Ash Haffner, 16, died by suicide on Thursday. In an interview with WSOC, Haffner’s mother, April Quick, said Ash had been bullied in school, despite receiving support at home and at groups like Time Out Youth.
Time Out Youth’s executive director, Rodney Tucker, said his organization, which serves LGBTQ youth ages 11-20, is responding with support for other clients who knew Haffner.
“We have counselors and we’ve already reached out to school officials, the GSA [advisor] and the principal at the school,” Tucker said, adding that a counselor at the school will also be on hand.
Suicide risks for LGBT youth are significantly higher than those for straight peers, according ot advocates. Transgender youth, in particular, face higher risks, including risks of violence and bullying.
Tucker says TOY has responded with services to support transgender youth.
“It’s a rising population group in the space,” Tucker said. “We’ve added a transgender intern and started the Q-Tribe [transgender youth support] group.”
Additionally TOY is engaged in safe zone trainings at local schools, Tucker said. The trainings include trans-specific language and issues.
Paige Dula, founder of transgender support group Genderlines, was shocked to hear of the youth’s death.

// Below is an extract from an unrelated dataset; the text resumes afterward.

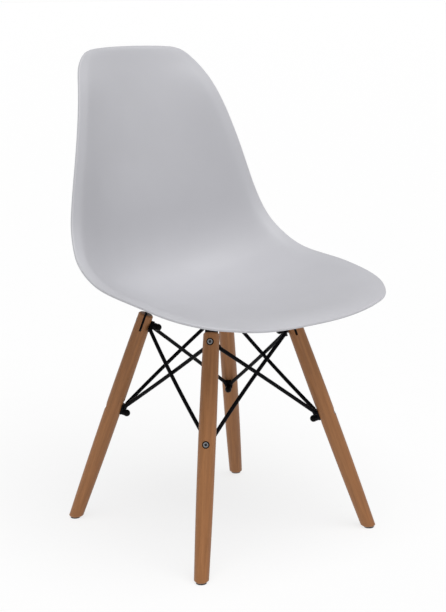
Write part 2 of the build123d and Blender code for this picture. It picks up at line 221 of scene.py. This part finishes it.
def rim_directions(edge, facing):
    """Smoothed directions round the rim: square to the surface, and outward in the surface."""
    gaps = np.linalg.norm(np.roll(edge, -1, axis=0) - edge, axis=1)
    length = gaps.sum()
    places = np.cumsum(gaps) - gaps
    facing = unit(sum(further_on(facing, places, length, shift) for shift in RIM_BLUR))
    ahead = further_on(edge, places, length, RIM_REACH)
    behind = further_on(edge, places, length, -RIM_REACH)
    along = unit(ahead - behind)
    facing = unit(facing - along * np.sum(along * facing, axis=1, keepdims=True))
    return facing, np.cross(along, facing)


def outer_surface(grid, normal, rim, facing):
    """Outer surface, one thickness below the inner one, with its edge where the lip ends."""
    normal[rim] = facing
    for _ in range(EASING_BLURS):
        normal = unit(blurred(normal))
        normal[rim] = facing
    outer = grid - normal * SHELL_THICKNESS
    outer_edge = outer[rim]
    for _ in range(OUTER_BLURS):
        outer = blurred(outer)
        outer[rim] = outer_edge
    return outer


def mesh_object(name, points, faces, material):
    """New smooth object from points in metres, joined where points coincide."""
    mesh = bpy.data.meshes.new(name)
    mesh.from_pydata([tuple(p) for p in points], [], faces)
    mesh.validate()
    piece = bpy.data.objects.new(name, mesh)
    bpy.context.collection.objects.link(piece)
    work = bmesh.new()
    work.from_mesh(mesh)
    bmesh.ops.remove_doubles(work, verts=work.verts, dist=1e-6)
    bmesh.ops.recalc_face_normals(work, faces=work.faces)
    work.to_mesh(mesh)
    work.free()
    mesh.shade_smooth()
    mesh.materials.append(material)
    return piece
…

“My initial reaction was one of horror,” Dula said. “I always hate hearing of a young trans person taking their life. It breaks my heart.”
But Dula cautioned there are “a lot of factors that contribute to feelings of suicide.”
Mara Keisling, executive director of the National Center for Transgender Equality, also said she was taken aback by the news.
“I’m just heartbroken about all this violence of different kinds we’re seeing,” Keisling said, referring also to a recent increase in reports of violence against transgender people.
Keisling said her group is working on anti-violence programs, as well as services to help train local law enforcement and policies to end harmful conversion therapies.
Most important, Keisling said, is that people speak up and support each other.
“I think people, trans or not, queer or not, need to be there for each other, need to stand up for each other,” she said.
Keisling added, “I am so broken hearted over this. Ash’s mom, April, from the news reports clearly loved and supported Ash. I can’t imagine what she’s going through and can’t imagine what Ash was going through. A lot of people around the country have broken hearts over this.”
News of the youth’s passing comes as the city of Charlotte engages in a tense debate over LGBT-inclusive non-discrimination ordinances.
Leaders aren’t linking the two incidents together, calling them an “unfortunate coincidence.”
“We don’t know what was going through his mind,” Tucker said.
Tucker hopes that youth in need will reach out for support. TOY, he said, provides free therapy, support specifically for transgender youth and safe-space drop-in center.
“We can get them the help they need,” he said.
Ash’s mother has asked that donations be made in memory of Ash to Time Out Youth. Condolences can be left online.
Those youth in need of support are encouraged to contact Time Out Youth, timeoutyouth.org, 704-344-8335. Their center is located at 2320-A N. Davidson St.
Those youth in need of immediate support can call the Trevor Project helpline at 1-866-488-7386 or access resources online at thetrevorproject.org.